La traduction habituelle du tibétain dad pa (prononcer “dépa”, skt. śraddhā) est foi. Mais la confiance nous a semblé plus juste au Comité de traduction de Dzogchen Today!. La tradition bouddhiste parle de trois (ou quatre) types de foi ou confiance (dad pa gsum) qui se développent progressivement sur le chemin. On est d’abord attiré, magnétisé, fasciné par tel ou tel aspect du Maître, des enseignements, des pratiques, etc. ; c’est la confiance vive (dwang ba’i dad pa), l’étincelle initiale. Puis se développe l’envie profonde de poursuivre ce chemin ; c’est la confiance désirante ou d’aspiration (‘dod pa’i dad pa) ; on souhaite ardemment continuer. Enfin, chemin faisant, on parvient à stabiliser une confiance pleine et entière (yid ches kyi dad pa), une réelle conviction s’est faite jour. Elle devient même irréversible, rien ne peut plus alors la renverser (phyir mi ldog pa’i dad pa).
Bien entendu cela aura pris du temps pour passer de la complexité du questionnement à la simplicité de la confiance. C’est souvent lentement et progressivement que le voile des doutes se dissipe, que les « obscurcissements mentaux ou cognitifs » (shes sgrib) s’évaporent. Les questions qui étaient pour nous essentielles sur le chemin (« où en suis-je ? ; est-ce que je pratique correctement ? ; et le souffle, et la posture, et la visualisation ? » etc.) se sont tout simplement évanouies. Disparues. Plus là. Le doute s’est dissout dans sa propre nature : la vacuité-luminosité d’un événement mental, sa nature essentielle dynamique. Doutes et questions laissent alors place à la confiance. La confiance certaine en la Grande Perfection elle-même – en le Maître primordial, la Base de la Réalité, la manifestation souveraine de l’expression naturelle de l’essence vide universelle (ngo bo rang bzhin thugs rje).
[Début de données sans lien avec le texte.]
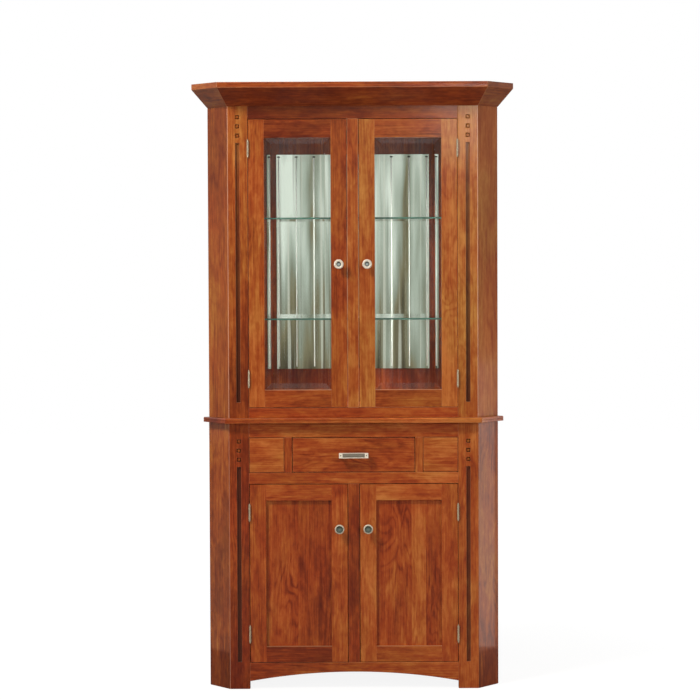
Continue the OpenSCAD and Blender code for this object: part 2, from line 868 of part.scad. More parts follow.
module knob(x, z) {
    translate([x, face_y, z]) {
        knob_body();
        screw(door_t, screw_reach);
    }
}

upper_door_z = [upper_open_z0 + reveal, upper_open_z1 - reveal];
lower_door_z = [lower_open_z0 + reveal, lower_open_z1 - reveal];
upper_hinges = [hinge_zs[0], hinge_zs[1]];
lower_hinges = [hinge_zs[2], hinge_zs[3]];

module upper_door_frame() {
    door_frame(upper_door_z[0], upper_door_z[1], upper_door_stile_w, upper_door_top_rail_h,
        upper_door_bottom_rail_h, glass_back - glass_edge_t - slack / 2, glass_edge_t + slack,
        upper_knob_z, upper_hinges);
}

module lower_door_frame() {
    door_frame(lower_door_z[0], lower_door_z[1], lower_door_stile_w, lower_door_top_rail_h,
        lower_door_bottom_rail_h, door_panel_set - slack / 2, door_panel_t + slack,
        lower_knob_z, lower_hinges);
}

// Section of a pane, from its thin edges up its bevels to its thick middle
module pane_section(open_l) {
    half = open_l / 2;
    lip = seat_depth - slack;
    polygon([
        [-half - lip, 0],
        [half + lip, 0],
        [half + lip, glass_edge_t],
        [half, glass_edge_t],
        [half - bevel_w, glass_t],
        [-half + bevel_w, glass_t],
        [-half, glass_edge_t],
        [-half - lip, glass_edge_t]
    ]);
}

// A thick pane, bevelled all round down to a thin edge that sits in the frame's groove
module upper_pane() {
    z0 = upper_door_z[0] + upper_door_bottom_rail_h;
    z1 = upper_door_z[1] - upper_door_top_rail_h;
    open_w = door_x1 - door_x0 - 2 * upper_door_stile_w;
    open_h = z1 - z0;
    translate([(door_x0 + door_x1) / 2, face_y + glass_back, (z0 + z1) / 2]) intersection() {
        translate([0, 0, -open_h / 2 - seat_depth + slack])
            linear_extrude(open_h + 2 * (seat_depth - slack)) rotate(180) pane_section(open_w);
        translate([-open_w / 2 - seat_depth + slack, 0, 0]) rotate([90, 0, 90])
            linear_extrude(open_w + 2 * (seat_depth - slack)) rotate(90) pane_section(open_h);
    }
}

// A flat wooden panel in the frame's groove
module lower_panel() {
    lip = seat_depth - slack;
    block([door_x0 + lower_door_stile_w - lip, face_y + door_panel_set,
            lower_door_z[0] + lower_door_bottom_rail_h - lip],
        [door_x1 - lower_door_stile_w + lip, face_y + door_panel_set + door_panel_t,
            lower_door_z[1] - lower_door_top_rail_h + lip]);
}

module upper_left_door_frame() { color("sienna") side(false) upper_door_frame(); }
module upper_right_door_frame() { color("sienna") side(true) upper_door_frame(); }
module upper_left_glass() { color("honeydew", 0.4) side(false) upper_pane(); }
module upper_right_glass() { color("honeydew", 0.4) side(true) upper_pane(); }
module lower_left_door_frame() { color("sienna") side(false) lower_door_frame(); }
module lower_right_door_frame() { color("sienna") side(true) lower_door_frame(); }
module lower_left_panel() { color("chocolate") side(false) lower_panel(); }
module lower_right_panel() { color("chocolate") side(true) lower_panel(); }

module upper_left_knob() {
    color("silver") side(false) knob(upper_knob_x, upper_knob_z);
}

module upper_right_knob() {
    color("silver") side(true) knob(upper_knob_x, upper_knob_z);
}

module lower_left_knob() {
    color("silver") side(false) knob(lower_knob_x, lower_knob_z);
}

module lower_right_knob() {
    color("silver") side(true) knob(lower_knob_x, lower_knob_z);
}

module upper_left_door_fittings() {
    color("silver") side(false) door_fittings(upper_open_z1, upper_hinges);
}

module upper_right_door_fittings() {
    color("silver") side(true) door_fittings(upper_open_z1, upper_hinges);
}

module lower_left_door_fittings() {
    color("silver") side(false) door_fittings(lower_open_z1, lower_hinges);
}

module lower_right_door_fittings() {
    color("silver") side(true) door_fittings(lower_open_z1, lower_hinges);
}

crown_front();
crown_left();
crown_right();
upper_top();
upper_floor();
upper_stile_left();
upper_stile_right();
upper_top_rail();
upper_bottom_rail();
upper_mullion();
upper_side_left();
upper_side_right();
upper_wall_left();
upper_wall_right();
upper_back();
back_mirror();
glass_shelves();
shelf_pins();
inlay_pegs();
waist_board();
base_stile_left();
base_stile_right();
base_top_rail();
base_mid_rail();
base_bottom_rail();
base_mullion();
drawer_dividers();
false_fronts();
base_side_left();
base_side_right();
base_wall_left();
base_wall_right();
base_back();
base_floor();
base_shelf();
drawer_runners();
hinge_frame_leaves();
hinge_pins();
door_catches();
drawer_front();
drawer_sides();
drawer_back();
drawer_bottom();
drawer_pull();
upper_left_door_frame();
upper_left_glass();
upper_left_knob();
upper_left_door_fittings();
upper_right_door_frame();
upper_right_glass();
upper_right_knob();
upper_right_door_fittings();
lower_left_door_frame();
lower_left_panel();
lower_left_knob();
lower_left_door_fittings();
lower_right_door_frame();
lower_right_panel();
lower_right_knob();
lower_right_door_fittings();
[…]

Rien que ça !
C’est alors le lien fondamental à la nature primordiale, la nature même de notre propre esprit qui une fois suffisamment reconnue devient notre chemin. Toutes ces traditions parlent alors de la pratique essentielle, la pratique du cœur, à conserver jusqu’au bout : la pratique d’union avec l’esprit (dgongs pa) du Maître (skt. guru yoga ; tib. bla ma rnal ‘byor). Ce lien est la confiance absolue et inébranlable en l’essence vide et la nature lumineuse de toute la réalité. Et les Trois aphorismes de Garab Dorjé ne disent pas autre chose : introduction, confiance, “laisser-être”. Il n’y rien d’autre à faire : demeurer dans la détente naturelle (rnal du dbab pa), l’état de contemplation (mnyam bzhag). Rayonne alors, en toute confiance, l’évidence primordiale (rig pa).